- 2 heads bibb lettuce, cores trimmed and quartered
- 1/2 pound fennel bulb, tops removed, fronds reserved for garnish
- 1 (14-ounce) jar hearts of palm, drained and quartered on the bias
- 4 oranges, peeled and segmented
- 2 vine-ripened tomatoes (each about 4 ounces), cut into eighths
- CUCUMBER YOGURT DRESSING:
- 1 cup plain yogurt
- 2 tablespoons honey
- 2 tablespoons fresh lime juice
- 1/8 teaspoon salt
- 1/8 teaspoon freshly ground white pepper
- 1/2 cup seeded, finely chopped cucumbers
- FRIED SOFT SHELL CRABS:
- 2 cups buttermilk
- 2 eggs
- Salt and freshly ground black pepper
- 4 soft-shell crabs, cleaned
- Essence 
- 1/2 cup flour
- 1/2 cup cornmeal
- Preheat the fryer to 360 degrees F.
- For the dressing: Combine the yogurt, honey, lime juice, salt, and pepper in a medium bowl. Whisk to blend. Add the cucumber, and mix well.
- Combine the buttermilk and eggs in a shallow pan and beat well and season with salt and pepper. Place crabs in buttermilk mixture and marinate for 1 hour. Combine flour and cornmeal and season with Essence. Remove the crabs from the marinade and let excess drip off. Dredge in the cornmeal mixture. Fry until golden brown and remove to a paper towel lined plate. Season with Essence.

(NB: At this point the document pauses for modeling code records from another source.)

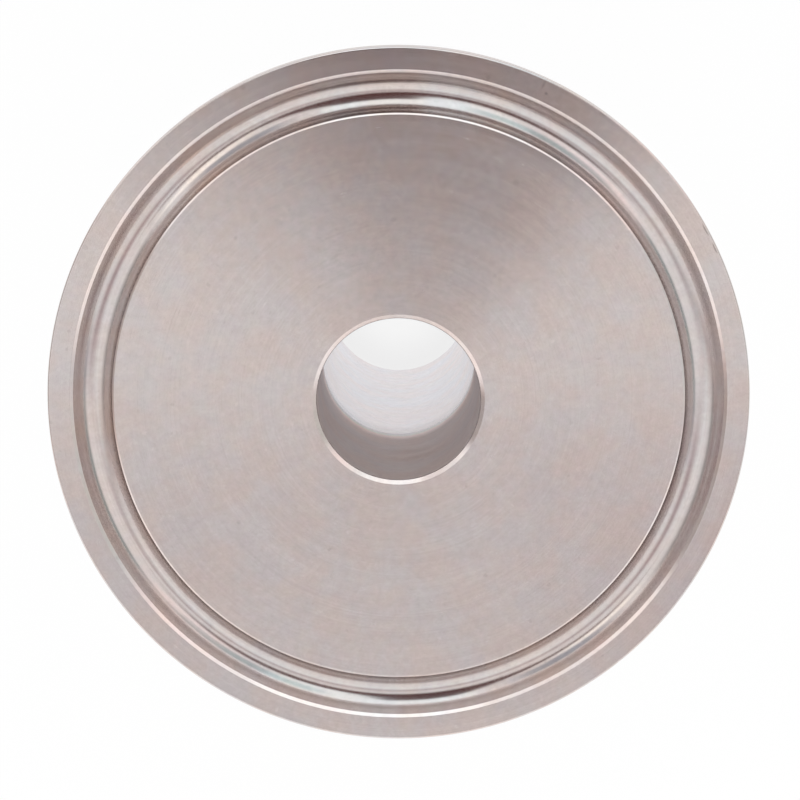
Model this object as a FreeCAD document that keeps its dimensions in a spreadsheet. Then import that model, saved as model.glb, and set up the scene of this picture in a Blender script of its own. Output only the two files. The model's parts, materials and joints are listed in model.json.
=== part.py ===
import FreeCAD, Part
import os

import Sketcher

# Sanitary clamp hose barb: a clamp flange with a gasket groove, a plain neck and a barbed
# hose shank, turned from one bar of stainless steel and bored right through.
# The origin is the centre of the clamp face. +Z leaves that face, and the barb points to -Z.

# Driving dimensions in millimetres, angles in degrees. A depth is measured from the clamp
# face towards the tip of the barb.
DIMENSIONS = {
    # Clamp flange
    "flange_diameter": 50.5,
    "flange_thickness": 6.4,
    "rim_height": 2.85,
    "bevel_angle": 20.0,
    "rim_face_round": 0.15,
    "rim_back_round": 0.5,
    "bevel_end_round": 1.0,
    # Gasket groove: a round bottom between two straight flanks, inside a flat land at the rim.
    # The angles are from the axis, and the outer chamfer's reach is measured down the flank.
    "rim_land": 1.68,
    "groove_depth": 1.25,
    "groove_centre_height": 0.11,
    "inner_flank_angle": 16.0,
    "outer_flank_angle": 36.5,
    "inner_lip_chamfer": 0.1,
    "outer_lip_chamfer_width": 0.07,
    "outer_lip_chamfer_reach": 0.25,
    # Stepped bore: the narrower front part opens in the clamp face, with a flat chamfer
    "front_bore_diameter": 11.8,
    "front_bore_depth": 18.3,
    "bore_step": 0.25,
    "mouth_chamfer_width": 0.3,
    "mouth_chamfer_depth": 0.25,
    "tip_bore_chamfer": 0.3,
    # Hose shank: teeth with a square shoulder towards the flange and a long taper to the tip
    "shank_wall": 1.3,
    "tooth_height": 1.15,
    "tooth_count": 5,
    "tooth_pitch": 6.0,
    "crest_land": 0.6,
    "root_land": 0.8,
    "root_fillet": 0.35,
    "crest_round": 0.12,
    "nose_length": 4.0,
    "nose_drop": 0.45,
    "tip_round": 0.3,
    # Plain neck between the flange and the first tooth, which stands a little above it
    "neck_length": 10.6,
    "neck_step": 0.6,
    "neck_fillet": 2.0,
}

# Radii that follow from the driving dimensions, outwards from the bore
FRONT_BORE_RADIUS = "dimensions.front_bore_diameter / 2"
REAR_BORE_RADIUS = f"{FRONT_BORE_RADIUS} + dimensions.bore_step"
ROOT_RADIUS = f"{REAR_BORE_RADIUS} + dimensions.shank_wall"
TIP_RADIUS = f"{ROOT_RADIUS} - dimensions.nose_drop"
CREST_RADIUS = f"{ROOT_RADIUS} + dimensions.tooth_height"
NECK_RADIUS = f"{CREST_RADIUS} - dimensions.neck_step"
FLANGE_RADIUS = "dimensions.flange_diameter / 2"
BEVEL_REACH = "(dimensions.flange_thickness - dimensions.rim_height) / tan(dimensions.bevel_angle)"

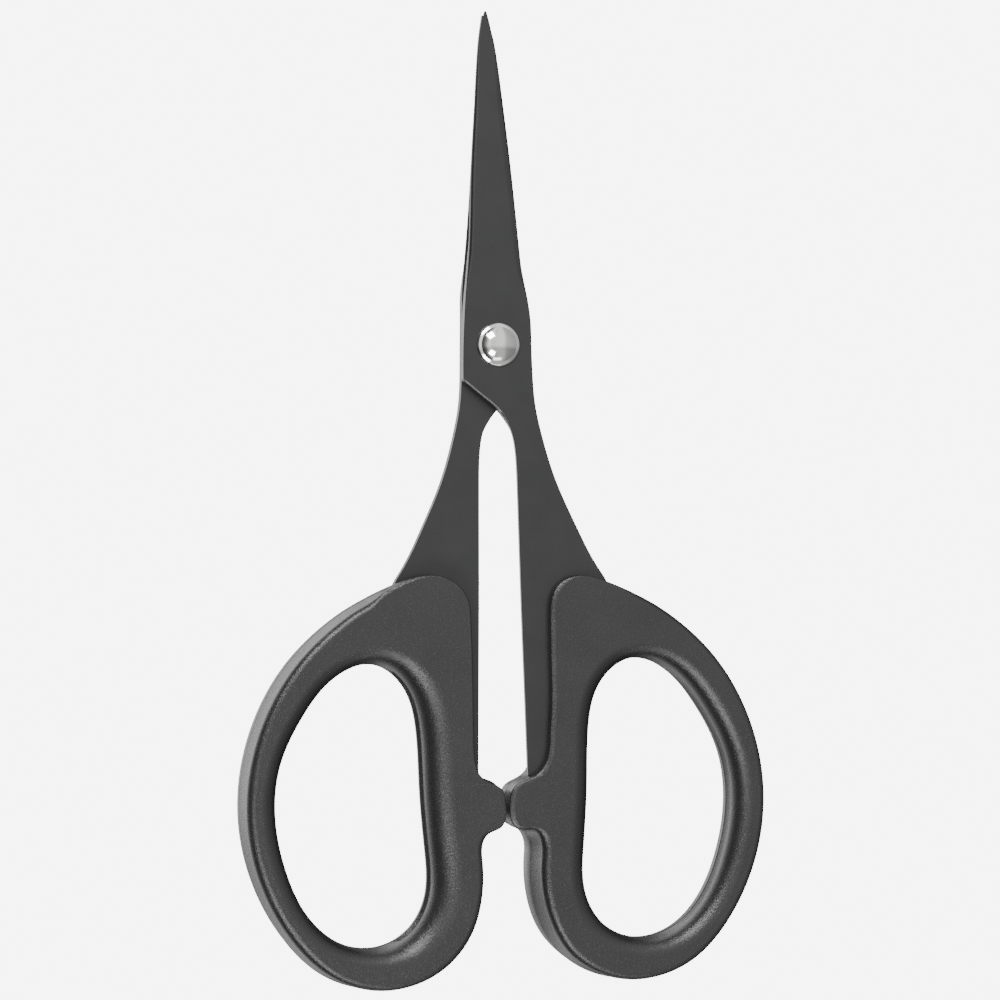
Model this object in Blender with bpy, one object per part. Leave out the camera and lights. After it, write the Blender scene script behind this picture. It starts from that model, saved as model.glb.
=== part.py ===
"""Small two-ring embroidery scissors, closed and lying flat, front face up.

Two flat coated blades cross on one domed rivet. Each blade runs on as a shank whose tang is moulded
into a plastic finger loop, and a nub on each loop stops the scissors when they close.
+Y points to the tips, +X to the right of someone who looks down on the front, +Z up.
Every outline below is in millimetres from the pivot, with Z = 0 where the two blades meet.
"""

import math

import bmesh
import bpy
from mathutils import Vector

MM = 0.001

# The pivot's place in the world: the origin is under the middle of the whole object.
PIVOT = Vector((0.0, 17.7, 3.0))

# Blades
BLADE_THICKNESS = 1.6
BLADE_GAP = 0.1  # between the two inner faces
TIP_THICKNESS = 0.75
TAPER_START = 8.0  # the blade thins from here to its tip
TIP_Y = 39.4
FACE_CHAMFER = 0.12
BEVEL_WIDTH = 0.8  # the ground facet along the cutting edge
BEVEL_START = 5.0
BEVEL_FULL = 10.0
EDGE_THICKNESS = 0.3

# Plastic loops
HANDLE_HALF = 3.0  # half of the loops' thickness
OUTER_ROUND = 0.7
RIM_ROUND_INNER_ARM = 2.3  # rounding of the finger hole beside the shank
RIM_ROUND_OUTER_ARM = 1.7
RIM_BLEND_X = 15.0
RIM_BLEND_LENGTH = 3.0
TANG_GAP = 0.15  # between the tang and the plastic around it

# Rivet and its washer
SHANK_RADIUS = 1.45
RUNNING_CLEARANCE = 0.05
FIXED_CLEARANCE = 0.1
HEAD_RADIUS = 2.6
HEAD_RIM = 0.25
HEAD_HEIGHT = 1.1
WASHER_RADIUS = 2.4
WASHER_THICKNESS = 0.4
TAIL_RADIUS = 2.0
TAIL_HEIGHT = 0.45
SEAT_GAP = 0.1
ROUND_SEGMENTS = 48

# Outline of the front half, whose shank goes to the right. Each list is a smooth line through its points.
FRONT_CUTTING_EDGE = [(-0.75, 38.4), (0.05, 36.8), (0.72, 33.4), (1.28, 28.7), (2.28, 19.3), (3.1, 10.0), (3.52, 6.2)]
FRONT_SPINE = [(-3.35, 10.0), (-2.75, 19.3), (-2.08, 28.7), (-1.72, 33.4), (-1.42, 36.4), (-1.1, 38.4)]
REAR_CUTTING_EDGE = [
    (0.6, TIP_Y), (0.85, 38.3), (1.25, 36.5), (1.62, 33.4), (2.05, 28.7), (2.78, 19.3), (3.52, 10.0), (3.88, 6.2),
]
REAR_SPINE = [(-3.15, 10.0), (-2.2, 19.3), (-1.2, 28.7), (-0.75, 33.4), (-0.28, 36.5), (0.1, 38.3), (0.4, TIP_Y)]
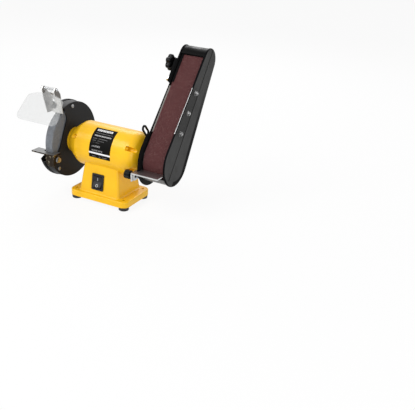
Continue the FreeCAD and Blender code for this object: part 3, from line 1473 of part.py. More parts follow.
save("guard_inner", on_shaft(guard_inner()))
save("guard_cover", on_shaft(guard_cover()))
save("guard_cover_screws", *[on_shaft(s) for s in guard_cover_screws() + guard_cover_nuts()])
save("guard_mount_screws", *[on_shaft(s) for s in guard_mount_screws()])
save("grinding_wheel", on_shaft(grinding_wheel()))
save("wheel_bush", on_shaft(wheel_bush()))
save("wheel_blotters", *[on_shaft(s) for s in wheel_blotters()])
save("inner_clamp_flange", on_shaft(inner_clamp_flange()))
save("outer_clamp_flange", on_shaft(outer_clamp_flange()))
save("wheel_nut", on_shaft(wheel_nut()))
save("spark_deflector", on_shaft(on_deflector(spark_deflector())))
save("deflector_bolt", on_shaft(on_deflector(deflector_bolt())))
save("shield_rod", on_shaft(on_deflector(shield_rod())))
save("eye_shield", on_shaft(on_deflector(eye_shield())))
save("tool_rest", on_shaft(tool_rest()))
save("tool_rest_bolt", on_shaft(tool_rest_bolt()))

save("arm_back_plate", on_arm(back_plate()))
save("arm_lower_band", on_arm(lower_band()))
save("arm_top_guard", on_arm(top_guard()))
save("side_cover", on_arm(side_cover()))
save("platen", on_arm(platen()))
save("platen_bolts", *[on_arm(s) for s in platen_bolts() + platen_nuts()])
save("drive_drum", on_arm(drive_drum()))
save("drum_nut", on_arm(drum_nut()))
save("sanding_belt", on_arm(sanding_belt()))
save("idler_wheel", on_arm(tilted(idler_wheel(), 0, 0, arm_length)))
save("idler_bearings", *[on_arm(tilted(s, 0, 0, arm_length)) for s in idler_bearings()])
save("idler_axle", on_arm(idler_axle()))
save("idler_carrier", on_arm(idler_carrier()))
save("tracking_knob", on_arm(tracking_knob()))
save("tension_lever", on_arm(tension_lever()))
save("arm_collar", on_arm(arm_collar()))
save("arm_bolts", *[on_arm(s) for s in guide_bolts() + [lever_bolt()] + bracket_screws()])
save("arm_clamp_bolt", on_arm(clamp_bolt()))
save("work_rest_bracket", on_shaft(rest_bracket()))
save("belt_work_rest", on_shaft(work_rest()))
save("work_rest_washers", *[on_shaft(s) for s in work_rest_washers()])
save("work_rest_knob", on_shaft(work_rest_knob()))
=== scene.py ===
import json
import math

import bmesh
import bpy
from mathutils import Matrix, Vector


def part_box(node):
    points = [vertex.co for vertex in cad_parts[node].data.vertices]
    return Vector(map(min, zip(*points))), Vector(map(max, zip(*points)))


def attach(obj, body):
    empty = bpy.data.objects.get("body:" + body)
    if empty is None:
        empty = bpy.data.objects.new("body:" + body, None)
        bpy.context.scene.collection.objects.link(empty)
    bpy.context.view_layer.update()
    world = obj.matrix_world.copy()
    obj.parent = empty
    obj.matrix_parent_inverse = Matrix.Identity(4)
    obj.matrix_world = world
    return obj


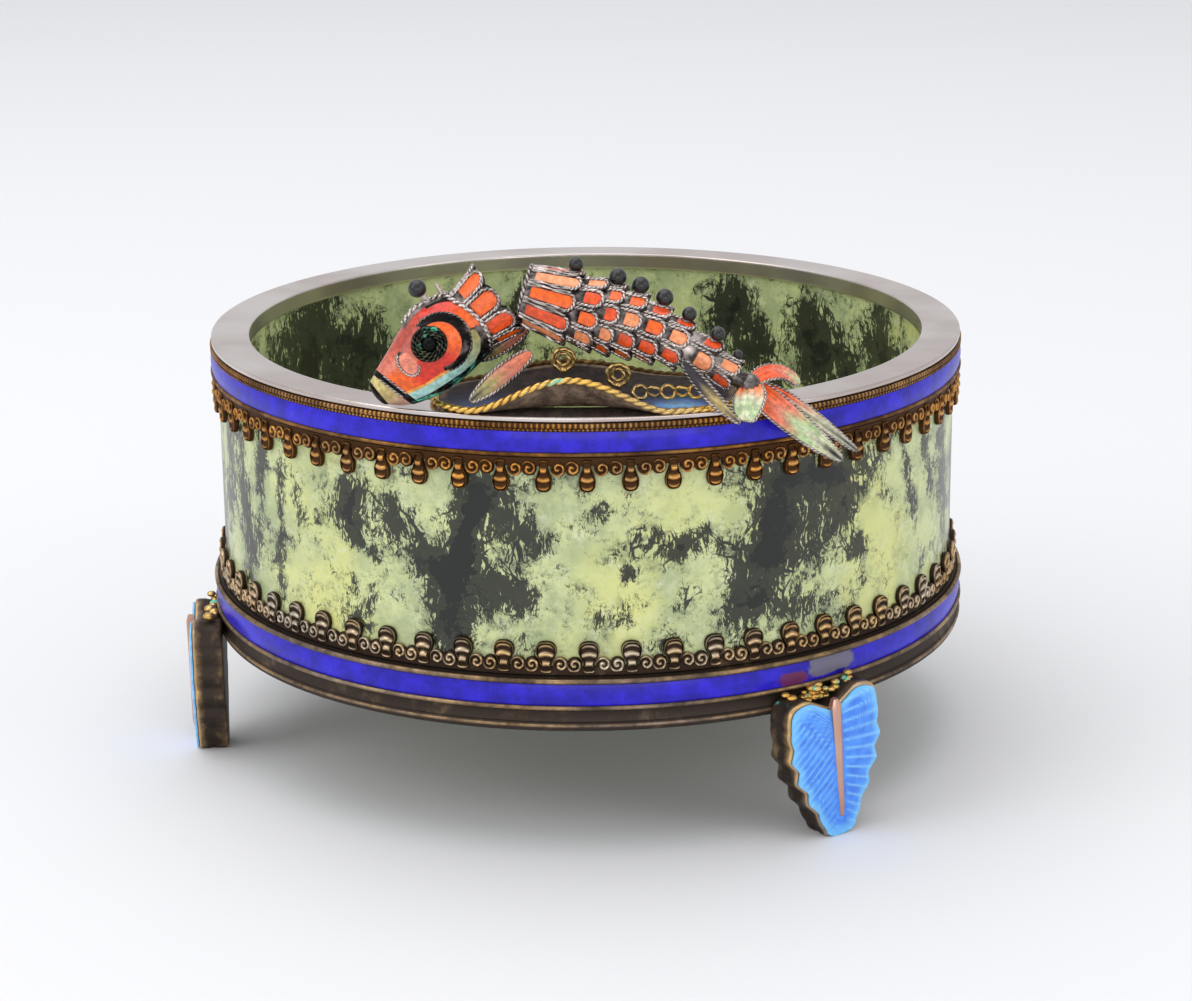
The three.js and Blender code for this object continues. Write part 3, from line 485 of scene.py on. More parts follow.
def cloisonne_material():
    """Enamel among dark silver wire: the mark "cell" tells glass from metal, and "paint" is its colour."""
    sockets = {"Specular IOR Level": 0.3, "Coat Roughness": 0.15}
    made, tree, shader, place = material("cloisonne", 0.3, sockets=sockets)
    glassy = between(tree, mark(tree, "cell"), 0.4, 0.6)
    cloud = noise(tree, place, 1700, 4, 0.6)
    paint = mark(tree, "paint", "Color")
    light, deep = scaled(tree, paint, 1.2), scaled(tree, paint, 0.72)
    glass = blended(tree, between(tree, cloud, 0.35, 0.68), deep, light)
    fine = noise(tree, place, 1500, 3, 0.6)
    patchy = noise(tree, place, 260, 4, 0.6)
    rubbed = maths(tree, "MULTIPLY_ADD", patchy, 0.8, mark(tree, "high"))
    rubbed = maths(tree, "MULTIPLY_ADD", fine, 0.5, rubbed)
    share = between(tree, rubbed, 0.85, 1.5)
    metal = blended(tree, share, tone(24, 21, 21), tone(200, 188, 182))
    crust = maths(tree, "ADD", noise(tree, place, 700, 6, 0.7), mark(tree, "bloom"))
    crust = between(tree, crust, 0.98, 1.12)
    metal = blended(tree, crust, metal, VERDIGRIS)
    join(tree, blended(tree, glassy, metal, glass), shader, "Base Color")
    bare = maths(tree, "SUBTRACT", 1.0, maths(tree, "MAXIMUM", glassy, crust))
    join(tree, maths(tree, "MULTIPLY", bare, 0.9), shader, "Metallic")
    join(tree, maths(tree, "MULTIPLY_ADD", share, -0.2, 0.45), shader, "Roughness")
    join(tree, maths(tree, "MULTIPLY", glassy, 0.5), shader, "Coat Weight")
    bumped(tree, shader, cloud, 0.00006, 0.3)
    return made


STONE = stone_material()
ROYAL = enamel("royal_enamel", tone(22, 10, 146), tone(42, 28, 206), coat=0.2)
SKY = sky_material()
SILVER = aged_metal("rim_silver", (tone(206, 198, 194), tone(186, 172, 166)), tone(112, 98, 90),
                    wear=(-0.1, 0.4), roughness=(0.24, 0.42), grain=1800.0)
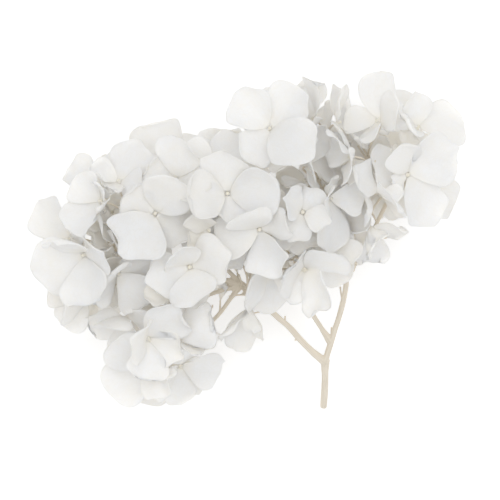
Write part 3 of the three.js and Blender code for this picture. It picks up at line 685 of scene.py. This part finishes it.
class Crowd:
    """The florets made so far, to find out what room is left between them."""

    def __init__(self):
        self.florets, self.trees = [], []

    def add(self, shape, floret):
        self.florets.append(floret)
        self.trees.append(shape.tree())

    def crosses(self, shape, place):
        tree = shape.tree()
        return any(tree.overlap(other) for other in self.near(place))

    def near(self, place):
        return [tree for tree, floret in zip(self.trees, self.florets)
                if np.linalg.norm(floret["hub"] - place) < NEAR]

    def line_is_free(self, path):
        for a, b in zip(path, path[1:]):
            step = Vector(b - a)
            for tree in self.near(a):
                if tree.ray_cast(Vector(a), step.normalized(), step.length)[0] is not None:
                    return False
        return True

    def is_free(self, sepal, place):
        """Whether a sepal touches nothing and stays inside the CAD's box."""
        points, faces = coarse_sheet(sepal)
        low, high = np.array(CAD_BOX) + np.array([[1], [-1]]) * MARGIN
        if (np.array(points) < low).any() or (np.array(points) > high).any():
            return False
        tree = BVHTree.FromPolygons([Vector(p) for p in points], faces)
        return not any(tree.overlap(other) for other in self.near(place))

    def free_sepals(self, floret):
        """A floret's sepals that touch nothing; the search ends where fewer than two can be left."""
        free = []
        for tried, sepal in enumerate(floret["sepals"]):
            if self.is_free(sepal, floret["hub"]):
                free.append(sepal)
            elif tried - len(free) == 2:
                break
        return free

    def room_between(self, a, b, scales, models, rng):
        """A floret between two others, as large as fits in a few tries; sepals without room have dropped."""
        out = a["axis"] + b["axis"]
        out /= max(np.linalg.norm(out), 1e-6)
        for scale in scales:
            for attempt in range(8):
                model = models[rng.integers(len(models))]
                facing = out + rng.normal(size=3) * 0.55
                facing /= np.linalg.norm(facing)
                share = rng.uniform(0.3, 0.7)
                hub = a["hub"] * share + b["hub"] * (1 - share) - out * rng.uniform(0, 12) * MM
                tried = turned(model, hub, facing, rng.uniform(0, 6.28), scale * rng.uniform(0.95, 1.05))
                tried["sepals"] = self.free_sepals(tried)
                if len(tried["sepals"]) > 2 or (len(tried["sepals"]) == 2 and attempt > 5):
                    return tried
        return None


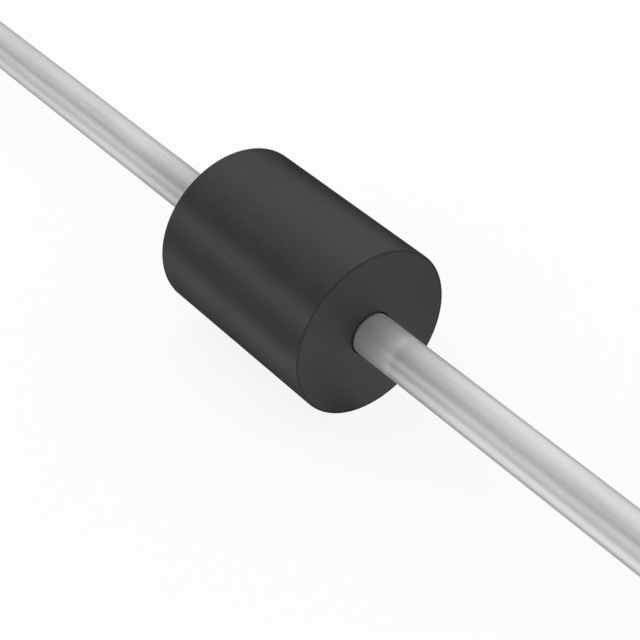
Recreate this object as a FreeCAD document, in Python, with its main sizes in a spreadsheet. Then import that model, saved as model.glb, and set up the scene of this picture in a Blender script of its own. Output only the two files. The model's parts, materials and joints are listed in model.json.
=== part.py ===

- Arrange 2 lettuce quarters on each of 4 large plates. Top each with a portion of the shaved fennel. Arrange 2 sliced hearts of palm decoratively around the rim of the plate, and orange segments around the lettuce. Place 2 pieces of tomato at each of the 4 points of the plate. Drizzle the Cucumber-Yogurt Dressing decoratively over the salad, and sprinkle with freshly ground black pepper. Serve immediately.